In Britain, it is tradition to pause for a two minute silence at 11 am on November 11 to remember those killed in the two world wars and the British servicemen killed or injured since 1945. The first Armistice Day was held at Buckingham Palace, commencing with King George V hosting a “Banquet in Honor of the President of the French Republic” during the evening hours of 10 November 1919. The first official Armistice Day events were subsequently held in the grounds of Buckingham Palace on the morning of 11 November 1919. This would set the trend for a day of Remembrance for decades to come.

In 1919, South African Sir Percy Fitzpatrick proposed a two-minute silence to Lord Milner. This had been a daily practice in Cape Town from April 1918 onward, since being proposed by Sir Harry Hands, and within weeks it had spread through the British Commonwealth after a Reuters correspondent cabled a description of this daily ritual to London.[3] People observe a one or more commonly a two-minute moment of silence at 11:00 a.m. local time. It is a sign of respect for, in the first minute, the roughly 20 million people who died in the war, and in the second minute dedicated to the living left behind, generally understood to be wives, children and families left behind but deeply affected by the conflict.

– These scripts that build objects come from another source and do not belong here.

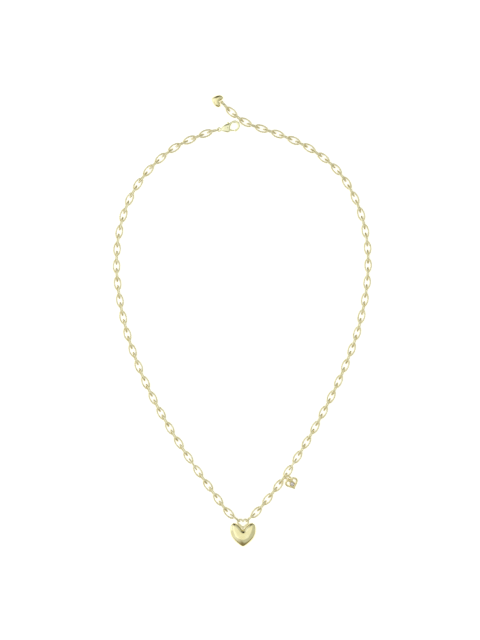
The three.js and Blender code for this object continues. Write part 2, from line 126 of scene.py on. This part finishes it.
class Nodes:
    """A material's node tree with short calls for the nodes that the materials share."""

    def __init__(self, name):
        self.material = bpy.data.materials.new(name)
        self.material.use_nodes = True
        self.tree = self.material.node_tree
        self.shader = self.tree.nodes["Principled BSDF"]
        self.place = self.add("ShaderNodeTexCoord").outputs["Object"]

    def add(self, kind, **settings):
        node = self.tree.nodes.new(kind)
        for key, value in settings.items():
            if key in node.inputs:
                node.inputs[key].default_value = value
            else:
                setattr(node, key, value)
        return node

    def link(self, source, target):
        self.tree.links.new(source, target)

    def noise(self, size_mm, detail=3.0, stretch=None):
        """Noise whose features are about size_mm across, drawn out along an axis by stretch."""
        node = self.add("ShaderNodeTexNoise", Scale=1 / (size_mm * MM), Detail=detail)
        place = self.place
        if stretch:
            mapping = self.add("ShaderNodeMapping", Scale=stretch)
            self.link(place, mapping.inputs["Vector"])
            place = mapping.outputs["Vector"]
        self.link(place, node.inputs["Vector"])
        return node.outputs["Fac"]

    def spread(self, value, low, high, from_low=0.3, from_high=0.7):
        """value, from its usual range, onto low to high."""
        node = self.add("ShaderNodeMapRange")
        node.inputs["From Min"].default_value = from_low
        node.inputs["From Max"].default_value = from_high
        node.inputs["To Min"].default_value = low
        node.inputs["To Max"].default_value = high
        self.link(value, node.inputs["Value"])
        return node.outputs["Result"]

    def mix(self, share, first, second):
        """Two colours mixed by a share between 0 and 1. Each is a colour or another node's output."""
        node = self.add("ShaderNodeMix", data_type="RGBA")
        self.link(share, node.inputs["Factor"])
        for key, colour in (("A", first), ("B", second)):
            socket = [s for s in node.inputs if s.name == key and s.type == "RGBA"][0]
            if isinstance(colour, bpy.types.NodeSocket):
                self.link(colour, socket)
            else:
                socket.default_value = (*colour, 1)
        return [s for s in node.outputs if s.type == "RGBA"][0]

    def sum(self, first, second, operation="ADD"):
        node = self.add("ShaderNodeMath", operation=operation, use_clamp=True)
        self.link(first, node.inputs[0])
        self.link(second, node.inputs[1])
        return node.outputs["Value"]

    def bump(self, height, depth_mm, strength=1.0):
        node = self.add("ShaderNodeBump", Distance=depth_mm * MM, Strength=strength)
        self.link(height, node.inputs["Height"])
        self.link(node.outputs["Normal"], self.shader.inputs["Normal"])


def gold(name, bright, deep, smooth, rough, ripple_mm):
    """Plated gold: its tone drifts a little, polishing left faint lines, and rubbed places are brown."""
    n = Nodes(name)
    worn = n.add("ShaderNodeAttribute", attribute_name="wear").outputs["Fac"]
    tone = n.spread(n.noise(2.4), 0.0, 1.0)
    plated = n.mix(tone, bright, deep)
    n.link(n.mix(worn, plated, (0.5, 0.33, 0.13)), n.shader.inputs["Base Color"])
    polish = n.spread(n.noise(0.35, 5.0, (1.0, 0.25, 1.0)), smooth, rough)
    n.link(n.sum(polish, n.spread(worn, 0.0, 0.2, 0.0, 1.0)), n.shader.inputs["Roughness"])
    n.bump(n.noise(0.5, 2.0), ripple_mm)
    n.shader.inputs["Metallic"].default_value = 1.0
    return n.material


def steel(name):
    n = Nodes(name)
    n.link(n.mix(n.noise(0.4), (0.62, 0.6, 0.56), (0.42, 0.4, 0.37)), n.shader.inputs["Base Color"])
    n.link(n.spread(n.noise(0.12, 4.0, (1.0, 0.1, 1.0)), 0.2, 0.4), n.shader.inputs["Roughness"])
    n.bump(n.noise(0.08, 2.0), 0.001)
    n.shader.inputs["Metallic"].default_value = 1.0
    return n.material


def crystal(name):
    n = Nodes(name)
    n.link(n.mix(n.noise(0.8), (0.97, 0.88, 0.9), (1.0, 0.95, 0.94)), n.shader.inputs["Base Color"])
    n.link(n.spread(n.noise(0.5), 0.0, 0.03), n.shader.inputs["Roughness"])
    n.shader.inputs["Transmission Weight"].default_value = 0.5
    n.shader.inputs["Metallic"].default_value = 0.6
    n.shader.inputs["IOR"].default_value = 1.9
    return n.material


def table_top(name):
    n = Nodes(name)
    n.link(n.mix(n.noise(60.0), (0.93, 0.93, 0.925), (0.9, 0.9, 0.9)), n.shader.inputs["Base Color"])
    n.shader.inputs["Roughness"].default_value = 0.9
    n.shader.inputs["Specular IOR Level"].default_value = 0.1
    n.shader.inputs["Emission Color"].default_value = (1, 1, 1, 1)
    n.shader.inputs["Emission Strength"].default_value = 0.55
    return n.material


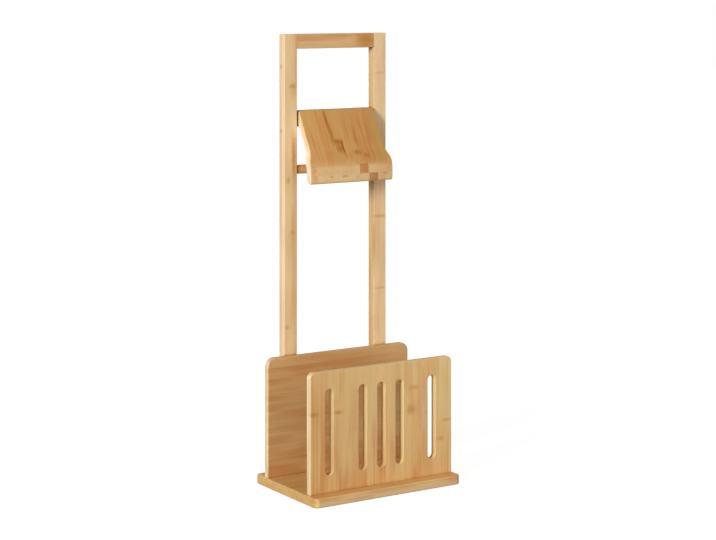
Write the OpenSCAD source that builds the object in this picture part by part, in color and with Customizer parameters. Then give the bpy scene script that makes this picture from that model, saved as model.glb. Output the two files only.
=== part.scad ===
// Bamboo bathroom stand: a slotted rack on a base board, and a frame with a rod under a hinged cover.
// Millimetres, +X to the right along the front, +Y to the back, +Z up.
// The origin is on the floor, under the centre of the base.

/* [Base] */
// Width of the base board
base_w = 300; // [260:5:400]
// Depth of the base board, front to back
base_d = 200; // [170:5:280]
// Thickness of the base board
base_t = 16; // [12:1:24]
// Radius of the base board's corners, seen from above
base_corner_r = 10; // [6:1:25]
// Thickness of the pads under the base
pad_t = 1.5; // [1:0.5:4]
// Diameter of the pads under the base
pad_d = 14; // [8:1:25]
// Distance from the base's edges to the centre of a pad
pad_inset = 20; // [15:1:40]

/* [Rack panels] */
// Height of the front panel above the base
front_panel_h = 205; // [195:1:260]
// Height of the back panel above the base
back_panel_h = 207; // [150:1:260]
// Thickness of both rack panels
panel_t = 12; // [10:1:18]
// Radius of the front panel's top corners
front_corner_r = 10; // [6:1:30]
// Radius of the back panel's top corners
back_corner_r = 15; // [6:1:30]
// Distance from the base's end to the front panel's end
front_inset = 4; // [2:0.5:20]
// Distance from the base's end to the back panel's end
back_inset = 2.5; // [2:0.5:20]
// Distance from the base's front edge to the front panel
front_setback = 23; // [10:1:40]
// Distance from the base's back edge to the frame
rear_margin = 10; // [5:1:30]
// Radius of the rounded edges of the base, the panels and the slots
edge_r = 2; // [1.5:0.5:4.5]

/* [Slots] */
// Width of a slot in the front panel
slot_w = 15; // [8:1:20]
// Height of a slot, over its round ends
slot_l = 145; // [80:1:170]
// Height of the slots' lower ends above the base
slot_rise = 30; // [15:0.5:45]
// Spacing of the three middle slots
slot_pitch = 38; // [32:1:45]
// Distance from the front panel's end to the outer slot's centre
slot_end_margin = 40.5; // [30:0.5:50]
// Distance of the row of slots to the left of the panel's middle
slot_shift = 2.5; // [0:0.5:5]

/* [Frame] */
// Width over the two uprights
frame_w = 214; // [180:1:250]
// Width of an upright, seen from the front
upright_w = 26; // [22:1:35]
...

The Royal British Legion (RBL) is the main organizer of this event. It is a British charity providing financial, social and emotional support to members and veterans of the British Armed Forces, their families and dependents. The charity distributes their iconic paper poppies to raise vital funds to help the Armed Forces community. Numerous cities across England dedicate a day to distributing poppies and getting the public involved through various activities and recreations, from military bands to NFL cheerleaders as at the end of the First World War, poppies were the first flowers to grow in Northern France and Flanders battlefields. So as a mark of remembrance, the English officials and public prefer the poppy flower.